## ROWS

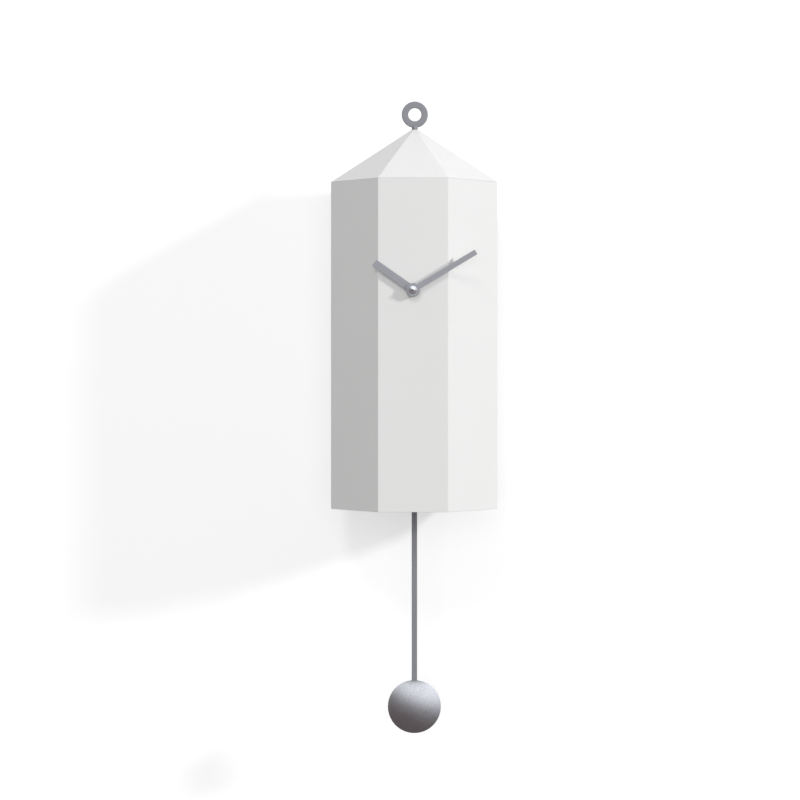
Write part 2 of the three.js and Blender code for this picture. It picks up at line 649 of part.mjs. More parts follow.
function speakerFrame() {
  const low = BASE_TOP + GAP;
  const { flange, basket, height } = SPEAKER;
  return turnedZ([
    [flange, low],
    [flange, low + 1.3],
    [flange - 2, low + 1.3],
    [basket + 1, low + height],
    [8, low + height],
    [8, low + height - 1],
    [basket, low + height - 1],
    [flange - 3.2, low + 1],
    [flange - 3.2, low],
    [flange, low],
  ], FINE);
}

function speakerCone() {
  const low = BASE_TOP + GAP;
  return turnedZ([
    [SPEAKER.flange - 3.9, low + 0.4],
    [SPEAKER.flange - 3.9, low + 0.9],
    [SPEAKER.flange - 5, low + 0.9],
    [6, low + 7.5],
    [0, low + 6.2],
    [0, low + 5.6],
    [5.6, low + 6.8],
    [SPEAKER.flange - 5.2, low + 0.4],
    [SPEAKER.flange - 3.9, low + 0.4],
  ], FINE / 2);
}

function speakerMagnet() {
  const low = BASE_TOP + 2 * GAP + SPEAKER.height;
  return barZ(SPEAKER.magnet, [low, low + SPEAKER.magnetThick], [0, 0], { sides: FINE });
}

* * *

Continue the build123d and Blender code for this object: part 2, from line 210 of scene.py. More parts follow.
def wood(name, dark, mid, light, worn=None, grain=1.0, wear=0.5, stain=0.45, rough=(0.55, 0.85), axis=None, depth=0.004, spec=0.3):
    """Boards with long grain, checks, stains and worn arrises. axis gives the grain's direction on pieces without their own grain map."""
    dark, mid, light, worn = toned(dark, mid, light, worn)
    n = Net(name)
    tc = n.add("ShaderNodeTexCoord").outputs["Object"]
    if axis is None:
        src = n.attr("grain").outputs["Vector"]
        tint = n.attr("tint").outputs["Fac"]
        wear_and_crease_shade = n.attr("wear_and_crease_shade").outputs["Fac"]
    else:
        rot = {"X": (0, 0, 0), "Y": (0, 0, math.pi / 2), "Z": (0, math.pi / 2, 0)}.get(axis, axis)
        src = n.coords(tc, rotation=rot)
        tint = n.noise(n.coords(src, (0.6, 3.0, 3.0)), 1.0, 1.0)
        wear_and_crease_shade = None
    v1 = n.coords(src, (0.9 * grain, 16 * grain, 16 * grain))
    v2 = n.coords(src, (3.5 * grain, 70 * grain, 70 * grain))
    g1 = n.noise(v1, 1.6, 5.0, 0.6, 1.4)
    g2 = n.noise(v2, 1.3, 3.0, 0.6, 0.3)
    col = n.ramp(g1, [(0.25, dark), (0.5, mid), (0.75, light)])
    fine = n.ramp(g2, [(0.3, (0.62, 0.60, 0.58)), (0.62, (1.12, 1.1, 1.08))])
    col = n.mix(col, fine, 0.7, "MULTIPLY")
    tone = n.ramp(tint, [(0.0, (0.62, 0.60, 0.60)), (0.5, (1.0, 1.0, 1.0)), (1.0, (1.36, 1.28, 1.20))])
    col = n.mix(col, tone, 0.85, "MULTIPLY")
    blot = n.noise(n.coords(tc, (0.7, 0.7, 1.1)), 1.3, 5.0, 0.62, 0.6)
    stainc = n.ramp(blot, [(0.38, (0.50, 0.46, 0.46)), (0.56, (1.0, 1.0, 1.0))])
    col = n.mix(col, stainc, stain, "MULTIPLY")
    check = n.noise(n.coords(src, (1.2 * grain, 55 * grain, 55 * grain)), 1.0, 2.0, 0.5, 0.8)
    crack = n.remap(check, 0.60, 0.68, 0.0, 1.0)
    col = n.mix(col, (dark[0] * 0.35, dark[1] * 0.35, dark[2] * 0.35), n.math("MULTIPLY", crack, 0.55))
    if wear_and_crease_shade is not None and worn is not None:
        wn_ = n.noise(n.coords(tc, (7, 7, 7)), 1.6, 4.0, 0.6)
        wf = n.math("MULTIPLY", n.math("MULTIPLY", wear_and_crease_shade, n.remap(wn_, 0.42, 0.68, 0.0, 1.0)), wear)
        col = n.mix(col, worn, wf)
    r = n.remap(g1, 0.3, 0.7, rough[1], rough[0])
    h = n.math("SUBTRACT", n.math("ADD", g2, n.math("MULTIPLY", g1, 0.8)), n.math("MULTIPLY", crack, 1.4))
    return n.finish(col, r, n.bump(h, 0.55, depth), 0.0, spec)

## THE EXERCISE
Check every line for "Blender" and show the ones that have it.

## RESULT FOR THIS TASK
Write part 2 of the three.js and Blender code for this picture. It picks up at line 649 of part.mjs. More parts follow.
Continue the build123d and Blender code for this object: part 2, from line 210 of scene.py. More parts follow.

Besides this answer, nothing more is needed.